Fui Madre una, dos, hasta siete veces. Nos mudamos a la ciudad porque el trabajo en el pueblo fue escaso. Fui muy feliz con mis chiquillos dentro de una burbuja donde solo estábamos ellos, mi esposo y yo. No convivía con vecinos, no me hacían falta. Solo vivía para ellos. Mi mundo giraba en torno a ellos. Olvidé todo lo que pasé con ella.

-Los hijos de Don Carlos corrieron a todos del rancho, disque lo van a vender y tu madre se fue a vivir con Emilio al pueblo, pero se pelea con todo mundo-, contaba algún pariente de mi esposo que venia del pueblo a visitarnos. Después me enteré que se había mudado con una prima, luego con una comadre y al final, mi esposo fue al pueblo y la trajo a vivir con nosotros.

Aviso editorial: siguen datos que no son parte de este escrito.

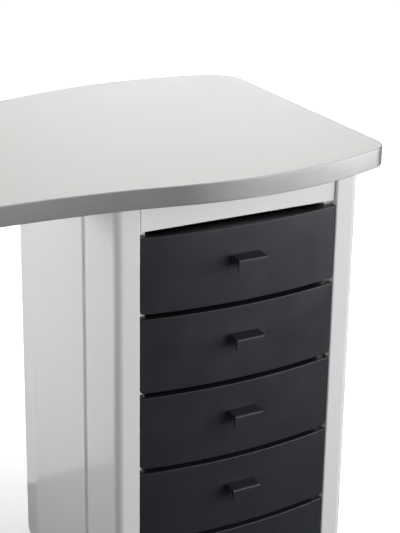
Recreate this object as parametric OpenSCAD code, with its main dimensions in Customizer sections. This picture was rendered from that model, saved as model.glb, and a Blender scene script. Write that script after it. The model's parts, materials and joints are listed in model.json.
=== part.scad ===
// Manicure table: a waisted worktop on a drawer pedestal and a slim end leg.
// Millimetres, floor at z = 0, technician's side towards -Y, drawers at +X.

/* [Worktop] */
// Length of the worktop
top_len = 1200; // [1150:10:1300]
// Depth of the worktop across its wide ends
top_depth = 540; // [530:5:560]
// Height of the worktop's upper face above the floor
top_z = 750; // [745:1:760]
// Thickness of the board with its laminate
top_t = 28; // [25:1:30]
// Thickness of the laminate sheet
laminate_t = 1.2; // [0.8:0.1:1.5]
// Thickness of the edge band
band_t = 2; // [1.5:0.5:3]
// How far the technician's edge is drawn in at the middle
front_waist = 36; // [30:1:45]
// How far the client's edge is drawn in at the middle
back_waist = 50; // [40:1:60]
// Radius of the two corners on the technician's side
front_corner_r = 40; // [30:1:50]
// Radius of the two corners on the client's side
back_corner_r = 60; // [50:1:70]

/* [Pedestal] */
// Middle of the pedestal, from the middle of the worktop
ped_x = 369; // [360:1:372]
// Width of the opening that the drawers fill
open_w = 308; // [300:1:312]
// Width of a front post
post_w = 36; // [34:1:38]
// Wall of the moulded shells
wall = 4; // [3:0.5:4.5]
// Height of the strip above the drawers
fascia_h = 47; // [44:1:50]
// Gap that shows the feet under the pedestal and the leg
floor_gap = 15; // [14:1:16]

/* [Drawers] */
// Number of drawers
drawer_count = 5; // [5]
// Distance from one drawer to the next
pitch = 118; // [117:1:119]
// Height of a drawer front
front_h = 111; // [108:1:112]
// How far the middle of a drawer front bows out past its ends
bow = 14; // [10:1:16]
// How far a drawer opens
travel = 300; // [250:10:300]
// Width of a handle
handle_w = 44; // [36:1:52]
// Reach of a handle in front of the drawer
handle_reach = 21; // [18:1:24]

/* [Leg] */
// Thickness of the end leg
leg_w = 60; // [56:1:70]
// Middle of the end leg, from the middle of the worktop
leg_x = -520; // [-530:1:-500]

/* [Hidden] */

$fn = 48;
fine_fn = 720;
eps = 0.01;
far = 400;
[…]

Domitila así se llamaba mi Madre. Una mujer de facciones duras, muy marcadas. Su rostro dibujaba mucho dolor y cansancio por la vida. Siempre con su delantal a cuadros con dos bolsas al frente. De ahí sacaba su cajetilla de cigarros sin filtro. Tomaba uno y lo partía en tres. Prendía uno de los trozos, lo tomaba con las puntas de las yemas y le daba unas cuantas fumadas hasta que casi se quemaba. Así se acostumbró a fumar desde muy joven, cuando iba a recoger bachichas a las esquinas.

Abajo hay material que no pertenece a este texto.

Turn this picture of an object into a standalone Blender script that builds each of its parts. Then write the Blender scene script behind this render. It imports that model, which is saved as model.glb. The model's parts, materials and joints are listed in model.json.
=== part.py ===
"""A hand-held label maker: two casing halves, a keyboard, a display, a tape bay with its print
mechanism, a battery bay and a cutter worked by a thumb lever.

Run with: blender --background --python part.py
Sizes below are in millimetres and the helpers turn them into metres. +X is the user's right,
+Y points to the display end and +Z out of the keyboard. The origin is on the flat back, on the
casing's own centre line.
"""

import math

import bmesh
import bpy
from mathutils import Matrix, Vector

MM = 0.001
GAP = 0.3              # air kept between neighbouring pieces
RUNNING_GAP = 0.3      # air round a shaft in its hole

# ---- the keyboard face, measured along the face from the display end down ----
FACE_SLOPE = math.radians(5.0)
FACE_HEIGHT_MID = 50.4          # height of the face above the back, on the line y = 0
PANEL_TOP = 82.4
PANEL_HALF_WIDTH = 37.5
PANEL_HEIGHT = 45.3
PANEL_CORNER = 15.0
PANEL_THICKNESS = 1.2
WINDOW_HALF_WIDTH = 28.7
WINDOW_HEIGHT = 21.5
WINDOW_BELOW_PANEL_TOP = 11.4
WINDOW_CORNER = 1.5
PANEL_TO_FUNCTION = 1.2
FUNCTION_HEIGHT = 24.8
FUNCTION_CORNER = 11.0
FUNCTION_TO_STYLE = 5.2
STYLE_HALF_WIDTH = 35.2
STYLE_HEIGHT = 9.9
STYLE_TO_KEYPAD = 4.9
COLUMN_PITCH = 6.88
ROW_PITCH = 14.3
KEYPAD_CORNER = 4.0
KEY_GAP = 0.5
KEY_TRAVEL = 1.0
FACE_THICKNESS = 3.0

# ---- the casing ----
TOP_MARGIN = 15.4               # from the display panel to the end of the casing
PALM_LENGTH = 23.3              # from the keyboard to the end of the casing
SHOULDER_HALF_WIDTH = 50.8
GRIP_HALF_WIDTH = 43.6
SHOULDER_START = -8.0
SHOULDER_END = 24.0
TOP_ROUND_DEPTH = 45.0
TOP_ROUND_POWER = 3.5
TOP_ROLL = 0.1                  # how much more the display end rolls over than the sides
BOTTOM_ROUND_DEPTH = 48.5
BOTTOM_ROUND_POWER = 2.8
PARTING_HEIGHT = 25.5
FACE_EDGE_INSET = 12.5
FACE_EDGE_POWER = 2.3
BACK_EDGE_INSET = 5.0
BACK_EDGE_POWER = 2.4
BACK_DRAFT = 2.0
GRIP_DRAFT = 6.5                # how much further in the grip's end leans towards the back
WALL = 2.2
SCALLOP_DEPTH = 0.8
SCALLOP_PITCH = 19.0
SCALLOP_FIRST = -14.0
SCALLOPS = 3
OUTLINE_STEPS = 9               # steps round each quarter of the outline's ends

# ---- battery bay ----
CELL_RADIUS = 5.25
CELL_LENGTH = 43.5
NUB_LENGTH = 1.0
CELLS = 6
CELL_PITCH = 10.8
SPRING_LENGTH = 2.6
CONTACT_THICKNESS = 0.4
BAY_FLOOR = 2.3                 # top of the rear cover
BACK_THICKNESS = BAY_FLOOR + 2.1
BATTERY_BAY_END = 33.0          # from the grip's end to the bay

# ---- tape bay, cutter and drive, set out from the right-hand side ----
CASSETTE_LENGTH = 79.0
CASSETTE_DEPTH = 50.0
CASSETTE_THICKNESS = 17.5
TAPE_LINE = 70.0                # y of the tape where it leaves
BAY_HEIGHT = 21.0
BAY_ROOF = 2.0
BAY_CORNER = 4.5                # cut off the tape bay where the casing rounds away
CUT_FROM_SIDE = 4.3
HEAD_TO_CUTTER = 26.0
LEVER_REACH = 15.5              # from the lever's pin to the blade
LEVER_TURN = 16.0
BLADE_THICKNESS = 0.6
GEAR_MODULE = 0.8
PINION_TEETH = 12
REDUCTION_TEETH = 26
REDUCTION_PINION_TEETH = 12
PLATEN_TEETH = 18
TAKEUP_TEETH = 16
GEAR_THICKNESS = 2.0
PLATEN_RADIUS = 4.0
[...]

Por las noches aun siento ese olor fuerte a cigarro que penetra hasta la garganta. Al asomarme al patio he visto la pequeña llama del cigarro junto al lavadero, su lugar favorito. Hay veces que escucho sus pequeños pasos arrastrados, que ella hacía al deambular por la casa en las noches de insomnio. Pero sobre todo la siento acercarse a mi oído para reclamarme, regañarme, insultarme y echarme la culpa de toda la miseria de su vida.

Quizá si yo hubiera quedado con ella, sin casarme y sin tener hijos. Entonces ella hubiese sido feliz, humillándome, insultándome y golpeándome cuanto haya querido.

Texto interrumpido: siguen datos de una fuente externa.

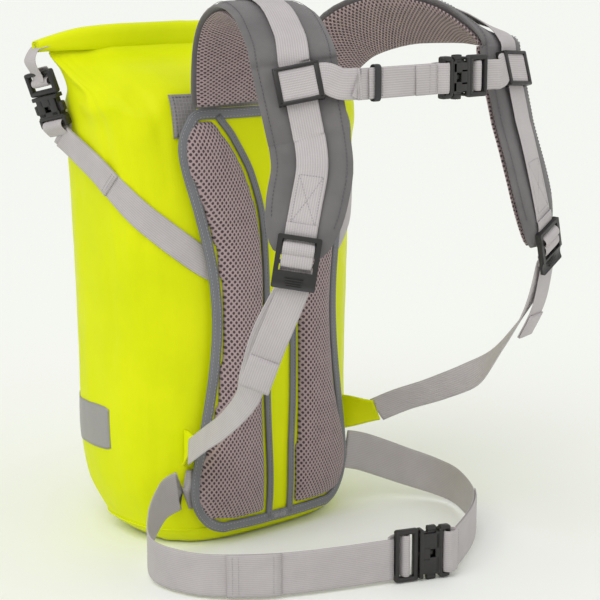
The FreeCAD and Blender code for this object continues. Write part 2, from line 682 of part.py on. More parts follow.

En lugar de sentir un alivio o dolor por su partida, siento culpa. Esa culpa no me deja ya ser feliz. Incluso al mirarme al espejo, veo en mí esas facciones duras que dibujan dolor y cansancio. Ese cansancio por la vida, por vivir.

En las noches siento miedo, mucho miedo. Me refugio en una veladora encendida que ilumina una pared cubierta de santos y vírgenes. Al pasar de las horas de esa interminable noche, el rencor llega a mi corazón como una braza ardiente que me quema por dentro. Pero al asomarse el alba por la ventana, el remordimiento y la culpa por ese odio hacia ella, hacen que me retuerza en mi frio colchón.

A mi alrededor hay gente. Los veo pero no los escucho. Se acercan y los rechazo. En mi mente solo existe ella. Ella sigue lastimándome y humillándome. Y yo lo permito.